El catálogo “simple”, es decir, el que se va a
distribuir a todo concurrente a la muestra, tiene que cubrir múltiples
requisitos. El primero, casi una
obviedad, tiene que dar una idea rápida de qué se trata la cosa. Aunque sólo pueda tener una imagen, hay que
tratar que esa sea la más representativa de la obra, por eso requiere que se
elija cuidadosamente la carga visual.
Pero a la vez, esta imagen a más de representativa debe ser de fácil
reproducción, ya que al bajar los costos de impresión se pierde calidad y si la
imagen depende mucho de cómo se la reproduzca, antes que borrosa es mejor no
reproducir nada.
El asunto
“imprenta” es factor determinante por varias razones: tiempo, costos, entregas,
cantidad y calidad de impresión, ¡errores estúpidos que se descubren a último
momento!, y sus infinitas variables.

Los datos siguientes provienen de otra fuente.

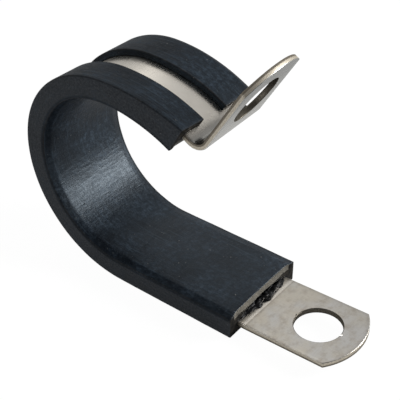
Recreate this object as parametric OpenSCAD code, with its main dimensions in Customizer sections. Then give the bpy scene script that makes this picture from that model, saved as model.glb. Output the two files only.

Por
experiencia sé que hay que resignarse siempre a la pretensión de mínima, que es
que al menos haya algo listo para el día de la inauguración, salga como salga.
Y porque
los “tiempos” de la gráfica no son los mismos tiempos que existen en este plano de la
realidad, conviene un diseño básico de díptico doble faz tamaño A4 que, ante la
habitual catástrofe de que no se llegue con el offset, podamos en la
emergencia reproducir (a un costo carísimo) por fotocopia color
un número mínimo que nos salve del papelón en el vernissagge.
En cuanto
al texto, en lo personal creo que el catálogo simple debe decir algo, breve,
preciso, que permita al espectador saber cuál era la intención del artista en
el montaje de la muestra. Qué se suponía
que debía leerse en ese extraño lenguaje simbólico que es el arte.
Y lo más
importante de todo es que el catálogo sea lindo,
que quién lo recibe tenga ganas de conservarlo, de usarlo de señalador en un
libro o al menos guardarlo en un cajón.
Que un atisbo de la obra se meta en la casa de ese desconocido y se quede
por ahí, acechándolo, esperando por si se da ese instante mágico en que obra y espectador
se encuentran, se reconocen y se significan mutuamente.